Under the hood, HEIC uses HEVC (H.265) compression, the same codec used for high-efficiency video. This is fundamentally different from how JPG works. JPG uses the older JPEG compression algorithm developed in the early 1990s. Because HEVC is a much more modern algorithm, it can store more visual information in fewer bytes.
HEIC also supports features that JPG simply cannot handle:
- 16-bit color depth (JPG maxes out at 8-bit)
- Multiple images in a single file (used for Live Photos and burst shots)
- Transparency (alpha channel support)
- Depth maps and auxiliary images (used for Portrait mode)

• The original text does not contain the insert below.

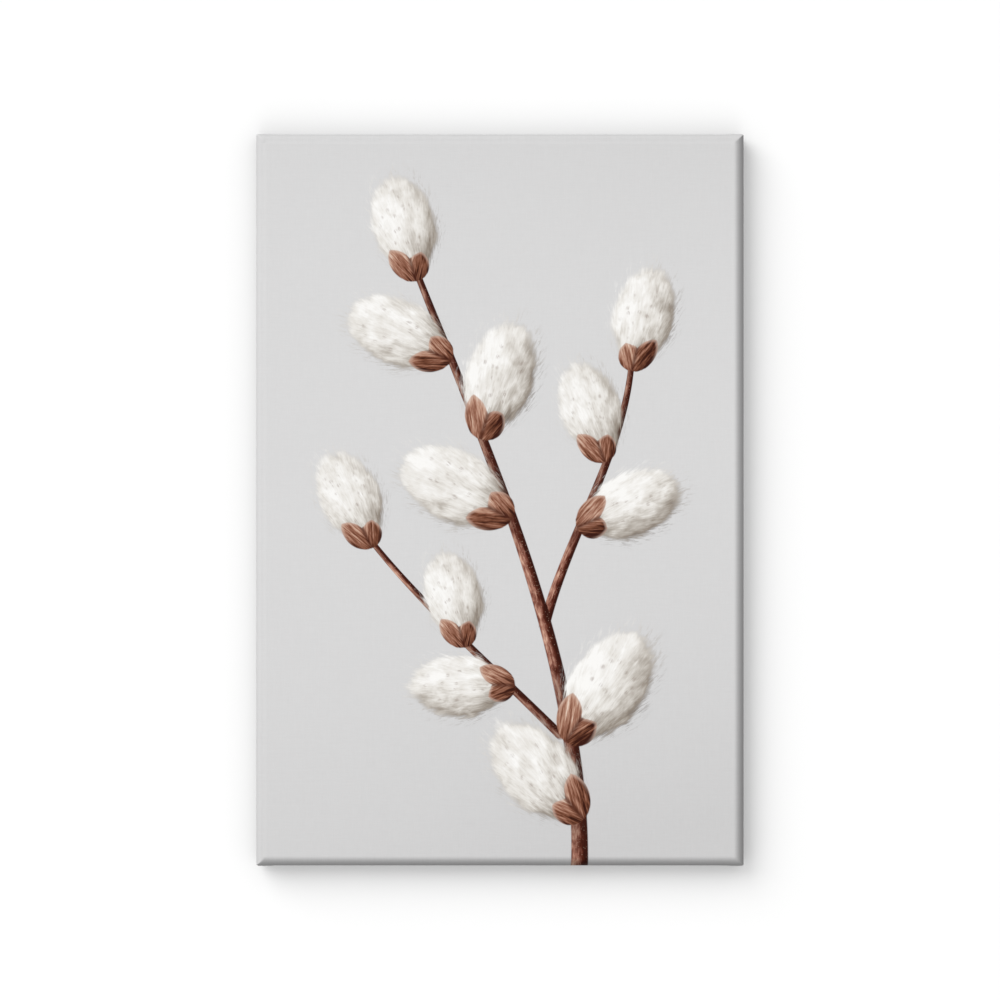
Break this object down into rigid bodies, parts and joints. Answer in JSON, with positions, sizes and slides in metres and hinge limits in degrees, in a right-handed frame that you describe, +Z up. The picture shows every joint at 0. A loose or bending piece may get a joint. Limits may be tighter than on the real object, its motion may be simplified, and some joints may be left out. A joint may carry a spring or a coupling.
{
  "type": "stretched canvas print",
  "caption": "Upright stretched canvas print: printed cloth drawn round a mitred wooden stretcher frame, stapled behind, with corner wedges and a sawtooth hanger.",
  "frame": {"origin": "middle notch of the sawtooth hanger on the back of the top bar, at mid-thickness of the strip: the point that sits on the wall nail", "axes": "+Z up along the long side, +X to the right as seen from the printed face, -Y the way the printed face looks, +Y towards the wall"},
  "size_m": [0.4, 0.0227, 0.6],
  "materials": {
    "printed_canvas": "woven cloth with a matt white coating, printed on the front and sides, plain off-white behind",
    "stretcher_pine": "planed, unfinished pine",
    "wedge_beech": "sawn, unfinished beech",
    "staple_wire": "galvanised flat wire",
    "hanger_steel": "brass-plated pressed strip",
    "nail_steel": "brass-plated round heads",
    "bumper_rubber": "matt black rubber"
  },
  "bodies": {
    "root": {"canvas": "printed_canvas", "bar_top": "stretcher_pine", "bar_bottom": "stretcher_pine", "bar_left": "stretcher_pine", "bar_right": "stretcher_pine", "wedge_top_left_across": "wedge_beech", "wedge_top_left_upright": "wedge_beech", "wedge_top_right_across": "wedge_beech", "wedge_top_right_upright": "wedge_beech", "wedge_bottom_left_across": "wedge_beech", "wedge_bottom_left_upright": "wedge_beech", "wedge_bottom_right_across": "wedge_beech", "wedge_bottom_right_upright": "wedge_beech", "staple_left_1": "staple_wire", "staple_left_2": "staple_wire", "staple_left_3": "staple_wire", "staple_left_4": "staple_wire", "staple_left_5": "staple_wire", "staple_left_6": "staple_wire", "staple_left_7": "staple_wire", "staple_left_8": "staple_wire", "staple_left_9": "staple_wire", "staple_left_10": "staple_wire", "staple_right_1": "staple_wire", "staple_right_2": "staple_wire", "staple_right_3": "staple_wire", "staple_right_4": "staple_wire", "staple_right_5": "staple_wire", "staple_right_6": "staple_wire", "staple_right_7": "staple_wire", "staple_right_8": "staple_wire", "staple_right_9": "staple_wire", "staple_right_10": "staple_wire", "staple_top_1": "staple_wire", "staple_top_2": "staple_wire", "staple_top_3": "staple_wire", "staple_top_4": "staple_wire", "staple_top_5": "staple_wire", "staple_top_6": "staple_wire", "staple_bottom_1": "staple_wire", "staple_bottom_2": "staple_wire", "staple_bottom_3": "staple_wire", "staple_bottom_4": "staple_wire", "staple_bottom_5": "staple_wire", "staple_bottom_6": "staple_wire", "staple_top_left": "staple_wire", "staple_top_right": "staple_wire", "staple_bottom_left": "staple_wire", "staple_bottom_right": "staple_wire", "hanger": "hanger_steel", "hanger_nail_left": "nail_steel", "hanger_nail_right": "nail_steel", "bumper_left": "bumper_rubber", "bumper_right": "bumper_rubber"}
  },
  "joints": []
}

- Non-destructive edits stored alongside the original image
HEIC vs JPG: Quality and File Size
This is where HEIC genuinely shines. Apple's own data, and independent testing, consistently show that HEIC files are roughly half the size of equivalent JPG files at the same visual quality. A photo that would be 4 MB as a JPG might be 2 MB as a HEIC.
| Feature | HEIC | JPG |
|---|---|---|
| Compression type | Lossy (HEVC/H.265) | Lossy (JPEG DCT) |
| Typical file size | ~50% smaller than JPG | Baseline reference |
| Color depth | Up to 16-bit | 8-bit |
| Transparency | Yes | No |
| Multiple images per file | Yes | No |
| Metadata/edits | Non-destructive edits stored | EXIF only, edits bake in |
| Universal compatibility | Limited (Apple-first) | Near-universal |
| Browser support | Safari only (natively) | All browsers |
Both formats are lossy, meaning they discard some image data during compression. To understand how lossy compression works compared to formats that keep all data intact, check out this guide on lossy vs lossless compression .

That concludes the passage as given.